● Given instruction
Go through the entries one line at a time, and gather every line that has the word "from".

● Input
════════
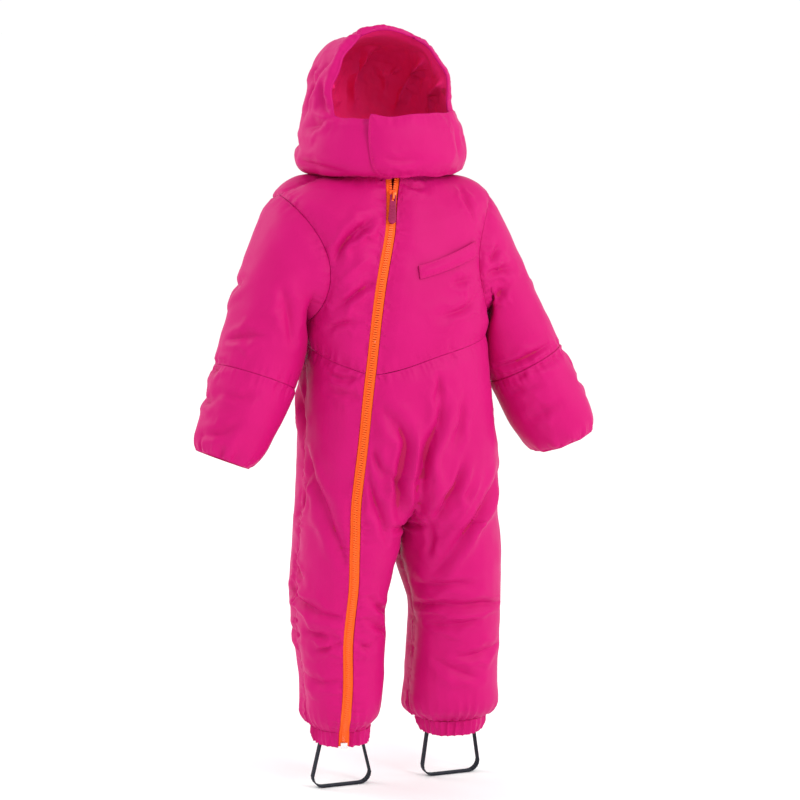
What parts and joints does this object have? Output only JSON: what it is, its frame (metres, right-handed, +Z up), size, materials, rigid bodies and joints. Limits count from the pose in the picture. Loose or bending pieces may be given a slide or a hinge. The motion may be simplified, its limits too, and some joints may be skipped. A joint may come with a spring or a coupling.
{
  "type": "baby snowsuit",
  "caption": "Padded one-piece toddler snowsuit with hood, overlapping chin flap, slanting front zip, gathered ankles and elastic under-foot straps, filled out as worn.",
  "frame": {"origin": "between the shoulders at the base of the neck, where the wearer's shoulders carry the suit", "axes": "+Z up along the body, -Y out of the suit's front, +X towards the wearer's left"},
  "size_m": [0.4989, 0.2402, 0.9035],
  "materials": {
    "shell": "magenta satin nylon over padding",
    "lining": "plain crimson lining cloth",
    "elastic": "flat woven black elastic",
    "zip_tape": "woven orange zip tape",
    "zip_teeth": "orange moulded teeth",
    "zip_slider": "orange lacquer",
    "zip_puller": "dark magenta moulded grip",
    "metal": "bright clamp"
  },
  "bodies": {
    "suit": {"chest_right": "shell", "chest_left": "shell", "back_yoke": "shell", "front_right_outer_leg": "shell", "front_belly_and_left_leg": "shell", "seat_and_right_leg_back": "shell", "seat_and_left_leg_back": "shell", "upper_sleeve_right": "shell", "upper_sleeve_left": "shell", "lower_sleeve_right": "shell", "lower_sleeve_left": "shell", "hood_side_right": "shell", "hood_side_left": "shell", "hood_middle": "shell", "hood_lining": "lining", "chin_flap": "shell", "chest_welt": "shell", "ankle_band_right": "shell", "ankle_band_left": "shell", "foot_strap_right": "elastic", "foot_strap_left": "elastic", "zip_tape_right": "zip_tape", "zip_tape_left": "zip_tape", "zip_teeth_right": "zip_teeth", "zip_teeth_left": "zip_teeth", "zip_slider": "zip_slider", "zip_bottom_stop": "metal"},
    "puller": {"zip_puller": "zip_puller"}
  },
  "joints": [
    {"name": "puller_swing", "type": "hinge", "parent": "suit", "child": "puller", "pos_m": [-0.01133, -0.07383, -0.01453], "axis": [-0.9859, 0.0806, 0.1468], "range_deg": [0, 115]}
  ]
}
════════
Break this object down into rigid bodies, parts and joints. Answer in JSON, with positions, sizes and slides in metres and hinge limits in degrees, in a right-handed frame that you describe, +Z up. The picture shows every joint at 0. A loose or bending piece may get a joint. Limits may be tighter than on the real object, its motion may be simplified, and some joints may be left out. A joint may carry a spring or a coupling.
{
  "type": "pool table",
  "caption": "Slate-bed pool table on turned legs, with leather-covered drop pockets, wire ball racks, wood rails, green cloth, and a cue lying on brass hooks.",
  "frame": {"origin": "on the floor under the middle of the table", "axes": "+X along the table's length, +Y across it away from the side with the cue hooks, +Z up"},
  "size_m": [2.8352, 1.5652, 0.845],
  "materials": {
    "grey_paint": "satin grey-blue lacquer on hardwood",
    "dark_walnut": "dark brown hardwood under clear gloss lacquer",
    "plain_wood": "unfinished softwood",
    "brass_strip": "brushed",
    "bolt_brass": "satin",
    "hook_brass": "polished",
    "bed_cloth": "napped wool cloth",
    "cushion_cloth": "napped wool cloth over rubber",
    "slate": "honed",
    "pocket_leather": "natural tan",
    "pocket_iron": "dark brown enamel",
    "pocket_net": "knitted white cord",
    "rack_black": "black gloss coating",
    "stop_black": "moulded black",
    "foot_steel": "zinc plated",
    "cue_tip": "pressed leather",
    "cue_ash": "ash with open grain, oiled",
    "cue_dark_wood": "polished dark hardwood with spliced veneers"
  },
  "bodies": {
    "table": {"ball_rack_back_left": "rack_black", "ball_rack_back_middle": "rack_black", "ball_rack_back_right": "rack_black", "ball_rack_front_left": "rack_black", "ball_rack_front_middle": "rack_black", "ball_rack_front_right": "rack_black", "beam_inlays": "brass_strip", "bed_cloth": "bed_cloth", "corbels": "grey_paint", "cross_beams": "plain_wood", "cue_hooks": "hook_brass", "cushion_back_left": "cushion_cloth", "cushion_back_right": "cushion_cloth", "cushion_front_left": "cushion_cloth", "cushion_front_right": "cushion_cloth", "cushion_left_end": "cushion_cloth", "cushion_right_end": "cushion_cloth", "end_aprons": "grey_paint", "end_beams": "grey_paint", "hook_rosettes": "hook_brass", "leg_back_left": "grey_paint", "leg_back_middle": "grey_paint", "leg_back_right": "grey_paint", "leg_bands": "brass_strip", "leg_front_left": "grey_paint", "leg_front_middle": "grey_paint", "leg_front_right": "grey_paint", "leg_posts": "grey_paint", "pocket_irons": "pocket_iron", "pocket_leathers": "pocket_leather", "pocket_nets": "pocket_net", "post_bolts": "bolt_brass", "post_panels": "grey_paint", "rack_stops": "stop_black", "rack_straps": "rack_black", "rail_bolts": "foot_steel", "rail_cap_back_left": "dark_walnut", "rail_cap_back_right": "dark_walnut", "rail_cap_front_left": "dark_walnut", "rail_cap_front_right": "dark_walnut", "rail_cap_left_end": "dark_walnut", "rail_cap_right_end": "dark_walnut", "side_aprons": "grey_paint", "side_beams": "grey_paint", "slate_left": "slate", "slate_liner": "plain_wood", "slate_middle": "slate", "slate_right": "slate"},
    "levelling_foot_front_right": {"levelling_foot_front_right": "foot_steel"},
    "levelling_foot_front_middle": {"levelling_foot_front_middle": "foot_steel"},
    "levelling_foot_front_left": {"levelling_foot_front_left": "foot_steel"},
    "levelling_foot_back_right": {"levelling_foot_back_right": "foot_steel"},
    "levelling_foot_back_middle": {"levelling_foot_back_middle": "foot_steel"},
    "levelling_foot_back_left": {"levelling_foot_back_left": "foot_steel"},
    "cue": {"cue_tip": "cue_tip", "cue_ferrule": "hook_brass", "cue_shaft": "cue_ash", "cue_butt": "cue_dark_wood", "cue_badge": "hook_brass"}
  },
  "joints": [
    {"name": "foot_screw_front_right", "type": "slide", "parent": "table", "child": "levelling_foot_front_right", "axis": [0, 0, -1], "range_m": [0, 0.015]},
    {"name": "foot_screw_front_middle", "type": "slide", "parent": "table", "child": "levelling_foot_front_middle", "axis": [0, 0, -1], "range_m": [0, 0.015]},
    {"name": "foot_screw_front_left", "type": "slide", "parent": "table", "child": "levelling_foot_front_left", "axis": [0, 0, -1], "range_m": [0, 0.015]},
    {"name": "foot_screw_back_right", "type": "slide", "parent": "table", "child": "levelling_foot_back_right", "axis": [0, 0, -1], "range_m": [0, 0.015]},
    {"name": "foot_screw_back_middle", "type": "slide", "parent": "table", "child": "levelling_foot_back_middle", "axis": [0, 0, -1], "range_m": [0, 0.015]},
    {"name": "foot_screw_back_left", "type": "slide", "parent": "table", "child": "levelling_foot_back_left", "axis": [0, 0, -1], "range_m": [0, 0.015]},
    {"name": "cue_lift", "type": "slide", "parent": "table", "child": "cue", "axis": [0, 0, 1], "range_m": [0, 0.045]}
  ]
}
════════
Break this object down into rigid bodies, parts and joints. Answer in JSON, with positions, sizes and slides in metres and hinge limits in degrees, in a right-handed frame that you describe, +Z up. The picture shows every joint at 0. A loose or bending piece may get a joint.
════════
● Worked answer
What parts and joints does this object have? Output only JSON: what it is, its frame (metres, right-handed, +Z up), size, materials, rigid bodies and joints. Limits count from the pose in the picture. Loose or bending pieces may be given a slide or a hinge. The motion may be simplified, its limits too, and some joints may be skipped. A joint may come with a spring or a coupling.
  "frame": {"origin": "on the floor under the middle of the table", "axes": "+X along the table's length, +Y across it away from the side with the cue hooks, +Z up"},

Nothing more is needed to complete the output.